┏━━
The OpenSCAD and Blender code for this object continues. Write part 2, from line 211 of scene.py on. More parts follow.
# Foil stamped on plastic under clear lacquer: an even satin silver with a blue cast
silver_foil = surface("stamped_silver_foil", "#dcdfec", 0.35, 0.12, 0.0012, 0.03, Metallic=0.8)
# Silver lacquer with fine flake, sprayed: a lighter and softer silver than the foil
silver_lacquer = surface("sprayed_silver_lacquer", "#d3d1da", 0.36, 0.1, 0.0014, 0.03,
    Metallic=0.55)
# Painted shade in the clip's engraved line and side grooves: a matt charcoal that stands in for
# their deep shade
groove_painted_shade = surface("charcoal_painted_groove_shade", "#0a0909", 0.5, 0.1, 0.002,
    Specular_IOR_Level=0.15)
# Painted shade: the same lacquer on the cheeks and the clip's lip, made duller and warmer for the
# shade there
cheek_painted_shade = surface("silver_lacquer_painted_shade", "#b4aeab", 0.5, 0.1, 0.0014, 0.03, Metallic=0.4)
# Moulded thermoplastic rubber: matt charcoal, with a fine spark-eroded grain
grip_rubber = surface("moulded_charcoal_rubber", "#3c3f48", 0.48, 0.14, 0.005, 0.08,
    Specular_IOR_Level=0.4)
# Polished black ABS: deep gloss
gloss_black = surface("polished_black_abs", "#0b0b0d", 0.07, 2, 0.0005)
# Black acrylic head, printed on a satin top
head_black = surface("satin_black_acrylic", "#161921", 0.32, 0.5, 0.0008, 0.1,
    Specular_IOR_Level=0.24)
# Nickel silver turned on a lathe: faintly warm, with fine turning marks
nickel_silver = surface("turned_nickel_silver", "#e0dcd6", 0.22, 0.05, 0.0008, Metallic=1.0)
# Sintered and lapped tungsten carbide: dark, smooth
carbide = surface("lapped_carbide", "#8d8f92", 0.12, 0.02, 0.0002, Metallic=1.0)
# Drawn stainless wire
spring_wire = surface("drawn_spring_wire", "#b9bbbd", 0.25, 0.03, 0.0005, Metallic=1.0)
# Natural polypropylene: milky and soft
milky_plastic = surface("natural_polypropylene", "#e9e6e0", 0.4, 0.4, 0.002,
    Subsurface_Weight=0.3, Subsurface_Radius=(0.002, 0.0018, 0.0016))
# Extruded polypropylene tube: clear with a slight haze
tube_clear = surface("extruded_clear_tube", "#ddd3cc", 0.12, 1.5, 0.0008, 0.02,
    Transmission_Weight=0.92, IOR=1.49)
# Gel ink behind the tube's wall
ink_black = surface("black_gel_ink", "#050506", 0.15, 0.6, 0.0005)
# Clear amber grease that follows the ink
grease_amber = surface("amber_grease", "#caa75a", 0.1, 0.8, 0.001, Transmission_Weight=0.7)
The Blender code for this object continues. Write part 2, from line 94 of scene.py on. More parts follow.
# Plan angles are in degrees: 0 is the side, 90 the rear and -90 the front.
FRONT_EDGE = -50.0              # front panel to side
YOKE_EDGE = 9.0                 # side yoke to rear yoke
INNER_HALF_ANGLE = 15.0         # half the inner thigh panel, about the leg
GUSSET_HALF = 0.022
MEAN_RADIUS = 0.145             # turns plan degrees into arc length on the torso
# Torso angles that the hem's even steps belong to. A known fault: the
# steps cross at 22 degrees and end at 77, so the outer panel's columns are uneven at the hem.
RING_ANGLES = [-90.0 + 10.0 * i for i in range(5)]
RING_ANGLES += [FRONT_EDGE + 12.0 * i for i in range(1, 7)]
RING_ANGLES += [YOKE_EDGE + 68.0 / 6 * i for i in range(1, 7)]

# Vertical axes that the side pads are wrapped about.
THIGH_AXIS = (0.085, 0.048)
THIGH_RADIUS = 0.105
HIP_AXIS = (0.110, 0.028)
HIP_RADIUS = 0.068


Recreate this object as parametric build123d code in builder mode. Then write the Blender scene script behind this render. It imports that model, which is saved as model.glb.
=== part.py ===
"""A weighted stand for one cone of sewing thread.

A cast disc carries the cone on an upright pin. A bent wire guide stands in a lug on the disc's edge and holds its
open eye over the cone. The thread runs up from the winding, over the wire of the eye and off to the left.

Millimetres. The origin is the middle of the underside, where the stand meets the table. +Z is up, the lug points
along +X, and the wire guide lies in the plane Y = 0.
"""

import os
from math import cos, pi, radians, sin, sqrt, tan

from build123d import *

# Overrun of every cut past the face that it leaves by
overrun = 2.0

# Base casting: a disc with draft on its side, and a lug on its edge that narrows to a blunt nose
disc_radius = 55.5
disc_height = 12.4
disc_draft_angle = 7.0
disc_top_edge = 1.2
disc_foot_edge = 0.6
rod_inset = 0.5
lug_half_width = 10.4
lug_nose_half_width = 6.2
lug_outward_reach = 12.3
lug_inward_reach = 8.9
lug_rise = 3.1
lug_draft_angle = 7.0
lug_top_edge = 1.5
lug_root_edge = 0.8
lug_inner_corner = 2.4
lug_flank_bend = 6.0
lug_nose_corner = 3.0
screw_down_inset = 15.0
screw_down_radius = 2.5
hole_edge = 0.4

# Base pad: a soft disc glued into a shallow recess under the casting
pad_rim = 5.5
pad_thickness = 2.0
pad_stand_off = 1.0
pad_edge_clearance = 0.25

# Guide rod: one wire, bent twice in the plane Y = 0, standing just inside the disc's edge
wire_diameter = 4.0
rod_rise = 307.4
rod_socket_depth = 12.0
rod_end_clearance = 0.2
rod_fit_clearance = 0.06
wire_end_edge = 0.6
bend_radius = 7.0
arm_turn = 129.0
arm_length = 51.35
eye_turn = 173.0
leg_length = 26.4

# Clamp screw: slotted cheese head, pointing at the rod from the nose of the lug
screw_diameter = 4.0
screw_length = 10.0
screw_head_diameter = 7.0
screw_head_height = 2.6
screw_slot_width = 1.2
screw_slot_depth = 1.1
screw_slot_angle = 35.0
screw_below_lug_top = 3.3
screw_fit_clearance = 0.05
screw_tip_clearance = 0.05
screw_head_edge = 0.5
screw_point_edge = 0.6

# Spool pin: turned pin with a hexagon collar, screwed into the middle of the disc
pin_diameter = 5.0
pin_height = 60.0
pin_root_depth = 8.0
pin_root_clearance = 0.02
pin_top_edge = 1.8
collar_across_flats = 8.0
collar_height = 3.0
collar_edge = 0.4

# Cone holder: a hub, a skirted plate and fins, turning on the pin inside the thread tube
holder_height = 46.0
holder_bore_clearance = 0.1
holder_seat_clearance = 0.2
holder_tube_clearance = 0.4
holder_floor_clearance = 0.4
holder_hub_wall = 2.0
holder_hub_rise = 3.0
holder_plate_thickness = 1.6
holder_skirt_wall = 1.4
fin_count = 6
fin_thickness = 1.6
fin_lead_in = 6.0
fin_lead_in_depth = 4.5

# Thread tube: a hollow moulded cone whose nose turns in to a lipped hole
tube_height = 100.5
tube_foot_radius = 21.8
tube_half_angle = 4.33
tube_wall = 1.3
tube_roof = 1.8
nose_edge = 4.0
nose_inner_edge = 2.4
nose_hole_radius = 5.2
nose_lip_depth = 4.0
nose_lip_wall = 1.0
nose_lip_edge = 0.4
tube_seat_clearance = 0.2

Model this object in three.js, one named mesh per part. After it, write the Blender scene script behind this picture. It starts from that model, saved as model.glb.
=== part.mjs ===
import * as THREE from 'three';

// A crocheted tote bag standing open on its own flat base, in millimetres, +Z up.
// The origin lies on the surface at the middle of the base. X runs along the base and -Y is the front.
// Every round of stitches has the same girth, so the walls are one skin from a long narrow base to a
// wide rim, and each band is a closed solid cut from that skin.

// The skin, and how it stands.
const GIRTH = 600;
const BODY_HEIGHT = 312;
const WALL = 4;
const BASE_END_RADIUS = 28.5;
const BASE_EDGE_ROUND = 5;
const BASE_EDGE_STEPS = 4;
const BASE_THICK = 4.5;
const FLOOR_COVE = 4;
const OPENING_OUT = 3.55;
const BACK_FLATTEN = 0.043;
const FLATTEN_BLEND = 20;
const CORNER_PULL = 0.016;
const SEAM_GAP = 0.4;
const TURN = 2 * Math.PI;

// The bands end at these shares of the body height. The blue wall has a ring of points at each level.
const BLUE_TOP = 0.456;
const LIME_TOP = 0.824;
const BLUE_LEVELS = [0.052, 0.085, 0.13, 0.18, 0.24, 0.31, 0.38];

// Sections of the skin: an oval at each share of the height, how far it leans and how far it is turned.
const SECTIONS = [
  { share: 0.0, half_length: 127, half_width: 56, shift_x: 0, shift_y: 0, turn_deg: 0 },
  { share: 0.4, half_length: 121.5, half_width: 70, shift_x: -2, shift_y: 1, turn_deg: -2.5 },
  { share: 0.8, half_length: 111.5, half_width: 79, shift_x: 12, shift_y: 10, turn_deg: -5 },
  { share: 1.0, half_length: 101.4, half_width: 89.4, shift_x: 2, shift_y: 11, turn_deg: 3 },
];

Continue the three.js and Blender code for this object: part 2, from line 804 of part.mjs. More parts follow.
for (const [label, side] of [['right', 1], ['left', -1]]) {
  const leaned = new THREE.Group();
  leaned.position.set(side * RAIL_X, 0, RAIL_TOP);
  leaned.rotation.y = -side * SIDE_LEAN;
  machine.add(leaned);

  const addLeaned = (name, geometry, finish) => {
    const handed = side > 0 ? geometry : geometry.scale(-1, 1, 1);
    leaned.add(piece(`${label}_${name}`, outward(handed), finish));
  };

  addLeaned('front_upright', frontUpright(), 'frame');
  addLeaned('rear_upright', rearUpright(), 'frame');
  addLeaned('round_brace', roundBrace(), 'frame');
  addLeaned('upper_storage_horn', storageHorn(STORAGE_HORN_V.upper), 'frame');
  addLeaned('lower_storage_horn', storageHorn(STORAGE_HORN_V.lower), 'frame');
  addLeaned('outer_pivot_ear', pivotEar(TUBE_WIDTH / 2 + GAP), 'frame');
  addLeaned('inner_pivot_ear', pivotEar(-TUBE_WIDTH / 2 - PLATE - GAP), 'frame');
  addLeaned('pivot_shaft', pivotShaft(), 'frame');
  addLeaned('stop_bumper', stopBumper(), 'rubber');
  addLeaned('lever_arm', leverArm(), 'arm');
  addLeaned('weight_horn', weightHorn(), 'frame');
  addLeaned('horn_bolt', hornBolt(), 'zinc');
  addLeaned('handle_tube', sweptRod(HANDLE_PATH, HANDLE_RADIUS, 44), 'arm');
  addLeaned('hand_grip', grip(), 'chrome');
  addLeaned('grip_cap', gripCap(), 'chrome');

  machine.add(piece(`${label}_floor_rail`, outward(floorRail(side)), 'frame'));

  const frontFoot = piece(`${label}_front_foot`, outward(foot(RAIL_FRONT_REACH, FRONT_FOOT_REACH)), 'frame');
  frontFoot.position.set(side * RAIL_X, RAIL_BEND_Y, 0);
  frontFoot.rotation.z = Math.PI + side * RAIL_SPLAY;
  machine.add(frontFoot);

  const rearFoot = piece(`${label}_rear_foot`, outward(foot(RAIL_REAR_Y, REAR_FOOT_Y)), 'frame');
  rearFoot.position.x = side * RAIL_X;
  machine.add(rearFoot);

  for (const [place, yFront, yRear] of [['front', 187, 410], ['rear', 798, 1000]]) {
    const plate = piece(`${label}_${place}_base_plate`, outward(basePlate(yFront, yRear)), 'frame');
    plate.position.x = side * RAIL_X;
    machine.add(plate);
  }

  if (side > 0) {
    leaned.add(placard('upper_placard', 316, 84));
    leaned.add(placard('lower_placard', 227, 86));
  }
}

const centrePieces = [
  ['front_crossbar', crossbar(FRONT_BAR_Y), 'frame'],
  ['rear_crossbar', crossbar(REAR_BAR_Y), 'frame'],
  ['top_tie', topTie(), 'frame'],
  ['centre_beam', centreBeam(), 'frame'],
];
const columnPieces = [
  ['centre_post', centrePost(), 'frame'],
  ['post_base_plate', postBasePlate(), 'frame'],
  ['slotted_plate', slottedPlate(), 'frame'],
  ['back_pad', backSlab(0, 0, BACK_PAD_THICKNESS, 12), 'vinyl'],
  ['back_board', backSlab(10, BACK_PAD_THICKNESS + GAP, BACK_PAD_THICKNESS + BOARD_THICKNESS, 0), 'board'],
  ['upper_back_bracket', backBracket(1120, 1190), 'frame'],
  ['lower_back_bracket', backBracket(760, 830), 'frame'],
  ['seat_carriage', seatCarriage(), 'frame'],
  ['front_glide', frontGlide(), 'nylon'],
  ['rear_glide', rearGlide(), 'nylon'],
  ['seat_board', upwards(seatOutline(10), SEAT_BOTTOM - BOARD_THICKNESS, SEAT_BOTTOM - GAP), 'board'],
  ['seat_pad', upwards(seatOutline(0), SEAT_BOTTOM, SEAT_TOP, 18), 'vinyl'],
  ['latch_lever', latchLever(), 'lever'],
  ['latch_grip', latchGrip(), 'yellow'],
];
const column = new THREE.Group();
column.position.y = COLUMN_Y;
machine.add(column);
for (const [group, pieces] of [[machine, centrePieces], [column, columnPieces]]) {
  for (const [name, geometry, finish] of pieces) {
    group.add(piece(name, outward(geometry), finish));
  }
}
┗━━
= YOUR OBJECTIVE =
Of the entries listed above, reproduce only the lines starting at the line containing "Recreate this object" and ending at the line containing "of sewing thread.". Include both, exactly as they stand.

= WRITTEN SOLUTION =
Recreate this object as parametric build123d code in builder mode. Then write the Blender scene script behind this render. It imports that model, which is saved as model.glb.
=== part.py ===
"""A weighted stand for one cone of sewing thread.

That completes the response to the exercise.